Your objective
Restate every line of the material, word for word.

Data shown
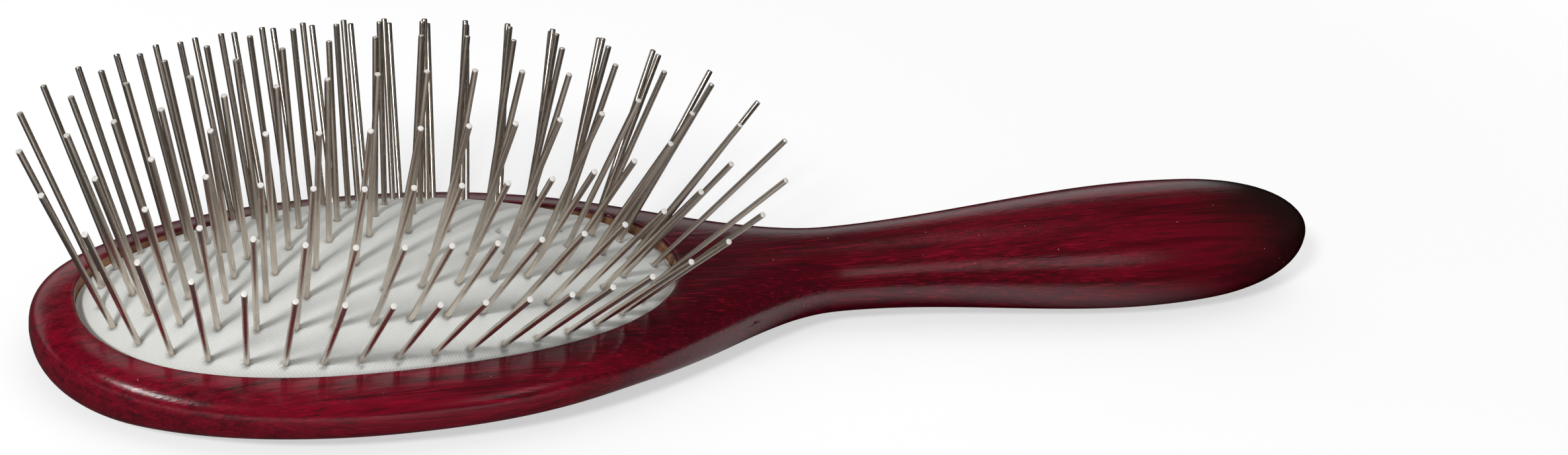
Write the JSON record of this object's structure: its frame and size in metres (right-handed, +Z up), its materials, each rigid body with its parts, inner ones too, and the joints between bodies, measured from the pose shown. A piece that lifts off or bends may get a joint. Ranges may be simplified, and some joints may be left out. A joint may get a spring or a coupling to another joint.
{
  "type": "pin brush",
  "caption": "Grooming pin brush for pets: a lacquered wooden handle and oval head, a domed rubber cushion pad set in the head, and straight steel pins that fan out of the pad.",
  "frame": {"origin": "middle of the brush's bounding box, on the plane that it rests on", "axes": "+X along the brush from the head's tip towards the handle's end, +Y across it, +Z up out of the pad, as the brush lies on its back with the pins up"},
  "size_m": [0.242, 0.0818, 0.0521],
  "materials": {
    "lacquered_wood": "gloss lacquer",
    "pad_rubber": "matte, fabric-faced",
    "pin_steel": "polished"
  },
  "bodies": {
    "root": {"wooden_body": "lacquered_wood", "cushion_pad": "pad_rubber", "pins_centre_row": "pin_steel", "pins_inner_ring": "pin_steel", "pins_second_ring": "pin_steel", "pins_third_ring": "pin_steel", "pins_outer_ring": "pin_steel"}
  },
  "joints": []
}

Reply
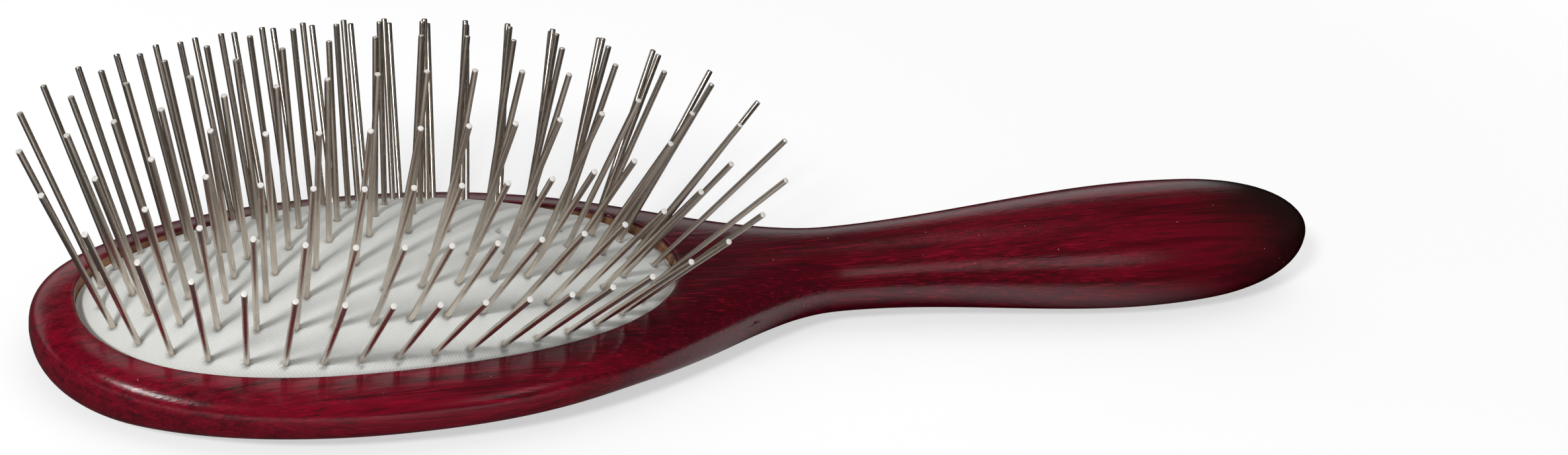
Write the JSON record of this object's structure: its frame and size in metres (right-handed, +Z up), its materials, each rigid body with its parts, inner ones too, and the joints between bodies, measured from the pose shown. A piece that lifts off or bends may get a joint. Ranges may be simplified, and some joints may be left out. A joint may get a spring or a coupling to another joint.
{
  "type": "pin brush",
  "caption": "Grooming pin brush for pets: a lacquered wooden handle and oval head, a domed rubber cushion pad set in the head, and straight steel pins that fan out of the pad.",
  "frame": {"origin": "middle of the brush's bounding box, on the plane that it rests on", "axes": "+X along the brush from the head's tip towards the handle's end, +Y across it, +Z up out of the pad, as the brush lies on its back with the pins up"},
  "size_m": [0.242, 0.0818, 0.0521],
  "materials": {
    "lacquered_wood": "gloss lacquer",
    "pad_rubber": "matte, fabric-faced",
    "pin_steel": "polished"
  },
  "bodies": {
    "root": {"wooden_body": "lacquered_wood", "cushion_pad": "pad_rubber", "pins_centre_row": "pin_steel", "pins_inner_ring": "pin_steel", "pins_second_ring": "pin_steel", "pins_third_ring": "pin_steel", "pins_outer_ring": "pin_steel"}
  },
  "joints": []
}